The expression of a large number of genes, including those involved in liver metabolism, is regulated by the daily pattern of circadian rhythms. When components of the circadian clock are not functioning properly, normal metabolism is disrupted, resulting in disorders such as diabetes, obesity and high blood pressure.

Now researchers have found that a diet high in fat can interrupt the components necessary for maintaining the liver's circadian rhythms, resulting in widespread changes in metabolism. Paolo Sassone-Corsi and his group at University of California-Irvine fed mice either a high-fat diet (HFD) or normal chow at the same quantities and times for a period of 10 weeks. They measured levels of metabolites every 4 h through the circadian cycle. Of the 306 metabolites they identified, 77% showed an effect of diet on their rhythmicity (Cell 155, 1464–1478; 2013).

Circadian rhythms within cells are controlled by transcriptional feedback loops that produce oscillations in gene expression. Two 'clock' compounds that regulate these feedback loops, CLOCK and BMAL1, are impeded by a HFD, preventing the normal oscillations in expression of metabolites in the liver. Of the transcripts that oscillated in expression, 49.5% were rhythmic only in the normal diet condition but not in the HFD condition.

For many of the metabolites and genes that remained oscillating in the HFD condition, the phase of their oscillations was shifted forward, disrupting the temporal coherence between their cycles and those of their related transcripts. This coherence is important for maintaining metabolic homeostasis.

The HFD also induced oscillations of transcripts and metabolites that usually do not change with the circadian clock: 38 metabolites and 654 genes were newly oscillating exclusively in HFD-fed mice. These effects were mediated both by interfering with the recruitment of CLOCK and BMAL1 to chromatin and by inducing the activity of a transcription factor called PPAR-γ.

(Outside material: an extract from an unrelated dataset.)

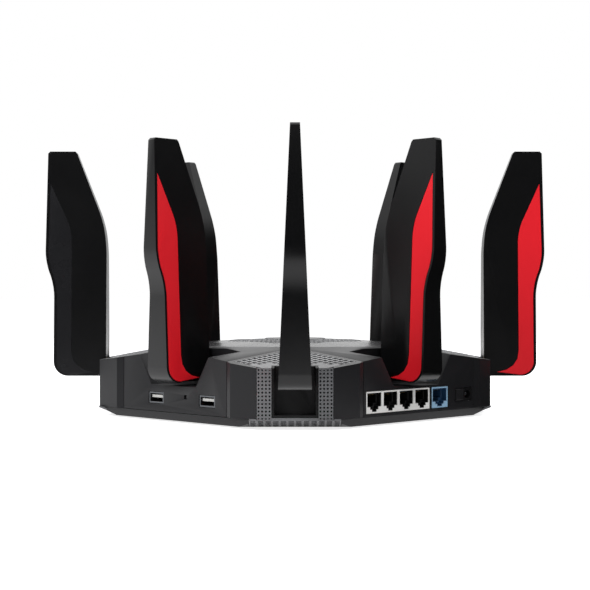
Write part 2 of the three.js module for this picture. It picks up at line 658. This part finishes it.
function mirroredAcross(geometry) {
  const copy = geometry.clone().applyMatrix4(new THREE.Matrix4().makeScale(1, -1, 1));
  const position = copy.attributes.position.array;
  for (let i = 0; i < position.length; i += 9) {
    for (let k = 0; k < 3; k += 1) {
      [position[i + 3 + k], position[i + 6 + k]] = [position[i + 6 + k], position[i + 3 + k]];
    }
  }
  return copy;
}

// Outline of the inlay: along the outer edge with the knee, curling inward over the foot.
function inlayOutline() {
  const outer = BLADE_W - INLAY_EDGE;
  const inner = BLADE_W - INLAY_W;
  const low = FOOT_Z + INLAY_LOW;
  const heel = HEEL_R - INLAY_LOW;
  const toe = [outer - INLAY_TOE, FOOT_Z + INLAY_TOE_UP];
  const outline = new THREE.Shape();
  outline.moveTo(...toe);
  outline.lineTo(outer - heel, low);
  outline.absarc(outer - heel, low + heel, heel, -QUARTER, 0, false);
  outline.lineTo(outer, KNEE_LOW_Z);
  outline.lineTo(KNEE_W - INLAY_EDGE, KNEE_HIGH_Z);
  outline.lineTo(TIP_OUT - INLAY_EDGE, INLAY_TOP_Z);
  outline.lineTo(inner, INLAY_TURN_Z);
  outline.lineTo(inner, INLAY_CURL_Z);
  outline.quadraticCurveTo(inner, toe[1] + INLAY_EDGE, ...toe);
  return outline.getPoints(4).slice(0, -1);
}

// A slab that follows one broad face, from below it to above it.
function faceSlab(side, below, above) {
  const row = [FOOT_Z - OVER, TIP_Z + OVER];
  const outline = points(
    [halfThickness(row[0]) - below, row[0]], [halfThickness(row[0]) + above, row[0]],
    [halfThickness(row[1]) + above, row[1]], [halfThickness(row[1]) - below, row[1]],
  );
  const slab = prism(outline, 'x', -OVER, KNEE_W + OVER);
  return solid(side > 0 ? slab : mirroredAcross(slab));
}

// A blade whose inlay is on the given side, with its foot rounded over a length.
function blade(side, shoeLength) {
  let body = solid(prism(bladeOutline(), 'y', -FOOT_HALF - OVER, FOOT_HALF + OVER));
  body = body.intersect(solid(prism(taperOutline(), 'x', -OVER, KNEE_W + OVER)));
  if (shoeLength > 0) {
    const shoe = shoeCutter(shoeLength);
    body = cutBy(body, [shoe, mirroredAcross(shoe)]);
  }
  body = cutBy(body, [prism(regular(PIN_R + GAP, BORE_SIDES, 0, PIVOT_Z), 'x', -OVER, BORE_DEPTH)]);
  const pocket = solid(prism(grown(inlayOutline(), GAP), 'y', -FAR, FAR));
  const panel = solid(prism(inlayOutline(), 'y', -FAR, FAR));
  body = body.subtract(pocket.intersect(faceSlab(side, INLAY_DEPTH, OVER)));
  return body.subtract(panel.intersect(faceSlab(-side, PANEL_DEPTH, OVER)));
}

function inlay(side) {
  const body = solid(prism(inlayOutline(), 'y', -FAR, FAR));
  return body.intersect(faceSlab(side, INLAY_DEPTH - GAP, INLAY_PROUD));
}

// Coaxial connector on the hinge axis: neck, collar and barrel.
function connector() {
  const collarStart = -BACK_STEP + GAP;
  const collarEnd = collarStart + COLLAR_T;
  const back = -BACK_STEP - BACK_T - NECK_OUT;
  const end = BORE_DEPTH - OVER;
  return turnedAboutX([
    [back, 0], [back, NECK_R], [collarStart, NECK_R], [collarStart, COLLAR_R],
    [collarEnd, COLLAR_R], [collarEnd, PIN_R], [end - OVER, PIN_R], [end, PIN_R - OVER], [end, 0],
  ], THIN_SIDES);
}

// ---- Sockets and buttons ------------------------------------------------------------------------

const JACK_R = FACE_R - JACK_FRONT;

// A plug opening with two steps for the plug's latch below it, cut from the front.
function plugOpening(across) {
  const latchH = LATCH_STEPS.reduce((sum, [, height]) => sum + height, 0);
  const low = PART_Z + (JACK_H - PORT_H - latchH) / 2 + latchH;
  const half = [[PORT_W / 2, low + PORT_H], [PORT_W / 2, low]];
  let z = low;
  LATCH_STEPS.forEach(([width, height]) => {
    half.push([width / 2, z], [width / 2, z - height]);
    z -= height;
  });
  const right = half.map(([w, h]) => [across + w, h]);
  const left = half.map(([w, h]) => [across - w, h]).reverse();
  return prism(points(...left, ...right), 'x', JACK_R - PORT_DEPTH, JACK_R + OVER);
}

function networkJack(across, width, count) {
  const [low, high] = [across - width / 2, across + width / 2];
  const body = solid(block(JACK_R - JACK_DEPTH, JACK_R, low, high, PART_Z, JACK_TOP_Z));
  const pitch = width / count;
  const cutters = Array.from({ length: count }, (_, i) => plugOpening(low + (i + 0.5) * pitch));
  return cutBy(body, cutters);
}

function usbJack(across) {
  const [w, h] = [USB_W / 2, USB_H / 2];
  const body = block(JACK_R - JACK_DEPTH, JACK_R, across - w, across + w, USB_Z - h, USB_Z + h);
  const foot = block(JACK_R - JACK_DEPTH, FACE_R - WALL - OVER, across - w, across + w, PART_Z, USB_Z);
  const [iw, ih] = [w - USB_WALL, h - USB_WALL];
  const room = block(JACK_R - PORT_DEPTH, JACK_R + OVER, across - iw, across + iw, USB_Z - ih, USB_Z + ih);
  const tongueW = iw - USB_WALL;
  const tongue = block(
    JACK_R - PORT_DEPTH - OVER, JACK_R - OVER, across - tongueW, across + tongueW,
    USB_Z + ih - USB_WALL - TONGUE_T, USB_Z + ih - USB_WALL,
  );
  return joined([cutBy(joined([solid(body), solid(foot)]), [room]), solid(tongue)]);
}

function powerJack(across) {
  const half = DC_SIZE / 2;
  const [low, high] = [across - half, across + half];
  const back = JACK_R - DC_DEPTH;
  const body = block(back, JACK_R, low, high, CONTROL_Z - half, CONTROL_Z + half);
  const foot = block(back, FACE_R - WALL - OVER, low, high, PART_Z, CONTROL_Z);
  const bore = prism(regular(DC_BORE_R, BORE_SIDES, across, CONTROL_Z), 'x', back + DC_BACK, JACK_R + OVER);
  const pin = prism(regular(DC_PIN_R, 6, across, CONTROL_Z), 'x', back + OVER, JACK_R - OVER);
  return joined([cutBy(joined([solid(body), solid(foot)]), [bore]), solid(pin)]);
}

// A push button: cap through the wall, a lip behind it and a stem.
function pushButton(width, height) {
  const [w, h] = [width / 2, height / 2];
  const [lipW, lipH] = [w + BUTTON_LIP, h + BUTTON_LIP];
  const wallIn = FACE_R - WALL - GAP;
  const cap = solid(block(wallIn - BUTTON_LIP_T, FACE_R + BUTTON_PROUD, -w, w, -h, h));
  const lip = solid(block(wallIn - BUTTON_LIP_T, wallIn, -lipW, lipW, -lipH, lipH));
  const stem = solid(block(FACE_R - BUTTON_L, wallIn, -h / 2, h / 2, -h / 2, h / 2));
  return joined([cap, lip, stem]);
}

function resetButton() {
  const wallIn = FACE_R - WALL - GAP;
  const end = FACE_R - OVER;
  return turnedAboutX([
    [FACE_R - BUTTON_L, 0], [FACE_R - BUTTON_L, RESET_R], [wallIn - BUTTON_LIP_T, RESET_R],
    [wallIn - BUTTON_LIP_T, RESET_R + BUTTON_LIP], [wallIn, RESET_R + BUTTON_LIP], [wallIn, RESET_R],
    [end, RESET_R], [end, 0],
  ], 8);
}

function statusLens() {
  const [half, top] = [LENS_W / 2, LENS_Z + LENS_H / 2];
  const front = block(FACE_R - LENS_T, FACE_R, -half, half, LENS_Z - LENS_H / 2, top);
  const flange = block(FACE_R - LENS_T - OVER, FACE_R - WALL - GAP, -half, half, PART_Z, top);
  return joined([solid(front), solid(flange)]);
}

// ---- Inside ---------------------------------------------------------------------------------------

// A switch on the board behind a button, as a box that reaches the button's height.
function switchBox(across, z, angle) {
  const end = FACE_R - BUTTON_L - SWITCH_GAP;
  const half = FRONT_H / 2;
  return spun(block(end - SWITCH_L, end, across - half, across + half, BOARD_Z + OVER, z + half), angle);
}

function mainBoard() {
  const edge = octagon(FACE_R - BOARD_IN, NOSE_R - BOARD_NOSE_IN);
  const sheet = solid(prism(edge, 'z', BOARD_Z, BOARD_TOP_Z));
  const switches = [
    ...[-1, 0, 1].map((k) => switchBox(k * FRONT_STEP, FRONT_Z, FRONT_ANGLE)),
    switchBox(rearAcross(POWER_ACROSS), CONTROL_Z, REAR_ANGLE),
    switchBox(RESET_ACROSS, RESET_Z, SIDE_ANGLE),
  ].map(solid);
  const board = joined([sheet, ...switches]);
  return cutBy(board, screwPlaces.map(([x, y]) => screwHole(x, y, PART_Z)));
}

function heatSink() {
  const base = solid(block(-SINK_HALF, SINK_HALF, -SINK_HALF, SINK_HALF, PART_Z, PART_Z + SINK_BASE));
  const step = (2 * SINK_HALF - FIN_T) / (FIN_COUNT - 1);
  const fins = Array.from({ length: FIN_COUNT }, (_, i) => {
    const x = -SINK_HALF + i * step;
    return solid(block(x, x + FIN_T, -SINK_HALF, SINK_HALF, PART_Z, SINK_TOP_Z));
  });
  return joined([base, ...fins]);
}

function footPad() {
  const top = BASE_Z + FOOT_SEAT - GAP;
  const chamfer = FOOT_SEAT / 2;
  const profile = points(
    [0, 0], [FOOT_PAD_R - chamfer, 0], [FOOT_PAD_R, chamfer], [FOOT_PAD_R, top], [0, top],
  );
  return new THREE.LatheGeometry(profile, 16).rotateX(QUARTER);
}

function caseScrew() {
  const profile = points(
    [0, BASE_Z], [SCREW_HEAD_R, BASE_Z], [SCREW_HEAD_R, BASE_Z + SCREW_HEAD_T],
    [SCREW_R, BASE_Z + SCREW_HEAD_T], [SCREW_R, SCREW_TIP_Z - SCREW_R], [0, SCREW_TIP_Z],
  );
  return new THREE.LatheGeometry(profile, 8).rotateX(QUARTER);
}

// ---- Assembly ---------------------------------------------------------------------------------------

const router = new THREE.Group();

// Adds one named mesh to a parent group, from a solid or a geometry.
function place(parent, name, shape, slot, position = [0, 0, 0], angle = 0) {
  const mesh = new THREE.Mesh(shape.isBufferGeometry ? shape : geometryOf(shape), materials[slot]);
  mesh.name = name;
  mesh.position.set(...position);
  mesh.rotation.z = angle;
  parent.add(mesh);
}

place(router, 'lower_pan', lowerPan(), 'housing');
place(router, 'upper_shell', upperShell(), 'housing');
place(router, 'centre_plate', centrePlate(), 'plate');
place(router, 'main_board', mainBoard(), 'board');
place(router, 'heat_sink', heatSink(), 'aluminium');

CORNERS.forEach(({ name, arm }, k) => {
  place(router, `corner_cap_${name}`, cornerCap(arm), 'housing', [0, 0, 0], k * QUARTER);
  place(router, `grille_${name}`, grille(arm), 'grille', [0, 0, 0], k * QUARTER);
  place(router, `channel_${name}`, channelBracket(), 'socket', [0, 0, 0], k * QUARTER);
});

// Places of the eight blades, counter-clockwise from +X. Side is the face that has the inlay.
const BLADES = [
  { name: 'side', side: 1 },
  { name: 'rear_side', side: -1 },
  { name: 'rear', side: -1 },
  { name: 'rear_far', side: -1 },
  { name: 'far', side: 1 },
  { name: 'front_far', side: -1 },
  { name: 'front', side: -1 },
  { name: 'front_side', side: -1 },
];
const pin = connector();
BLADES.forEach(({ name, side }, k) => {
  const seat = new THREE.Group();
  seat.rotation.z = k * EIGHTH;
  const onNose = k % 2 === 1;
  const radius = onNose ? NOSE_BLADE_R : SIDE_BLADE_R;
  const shoeLength = onNose ? 0 : SIDE_BLADE_IN + OVER;
  place(seat, `antenna_${name}`, blade(side, shoeLength), 'blade', [radius, 0, 0]);
  place(seat, `inlay_${name}`, inlay(side), 'inlay', [radius, 0, 0]);
  place(seat, `connector_${name}`, pin, 'brass', [radius, 0, PIVOT_Z]);
  router.add(seat);
});

USB_ACROSS.forEach((across, i) => place(router, `usb_jack_${i + 1}`, usbJack(across), 'steel'));

const rear = new THREE.Group();
rear.rotation.z = REAR_ANGLE;
place(rear, 'lan_jack', networkJack(rearAcross(LAN_ACROSS), LAN_W, LAN_COUNT), 'lan');
place(rear, 'wan_jack', networkJack(rearAcross(WAN_ACROSS), WAN_W, 1), 'wan');
place(rear, 'power_jack', powerJack(rearAcross(DC_ACROSS)), 'socket');
const powerSpot = [0, rearAcross(POWER_ACROSS), CONTROL_Z];
place(rear, 'power_button', pushButton(POWER_SIZE, POWER_SIZE), 'socket', powerSpot);
router.add(rear);

const front = new THREE.Group();
front.rotation.z = FRONT_ANGLE;
['wps', 'wifi', 'led'].forEach((name, i) => {
  place(front, `${name}_button`, pushButton(FRONT_W, FRONT_H), 'socket', [0, (i - 1) * FRONT_STEP, FRONT_Z]);
});
place(front, 'status_lens', statusLens(), 'lens');
router.add(front);
place(router, 'reset_button', resetButton(), 'socket', [0, RESET_ACROSS, RESET_Z]);

['rear_side', 'front_side', 'rear_far', 'front_far'].forEach((name, i) => {
  place(router, `foot_${name}`, footPad(), 'rubber', [...footPlaces[i], 0]);
});
screwPlaces.forEach(([x, y], i) => place(router, `case_screw_${i + 1}`, caseScrew(), 'steel', [x, y, 0]));

export default router;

The mice fed a HFD became obese, raising the question of whether obesity, and not greater caloric intake, was the cause for the circadian reprogramming of the metabolites. But in another group of mice, a short, 3-day exposure to HFD was enough to initiate the cycling changes even though these mice were a healthy weight.

Yet another group of mice was fed a HFD for 10 weeks followed by 2 weeks of normal chow. The rhythms in these mice normalized after returning to the normal diet, demonstrating that the HFD-induced transcriptional and epigenetic changes are reversible.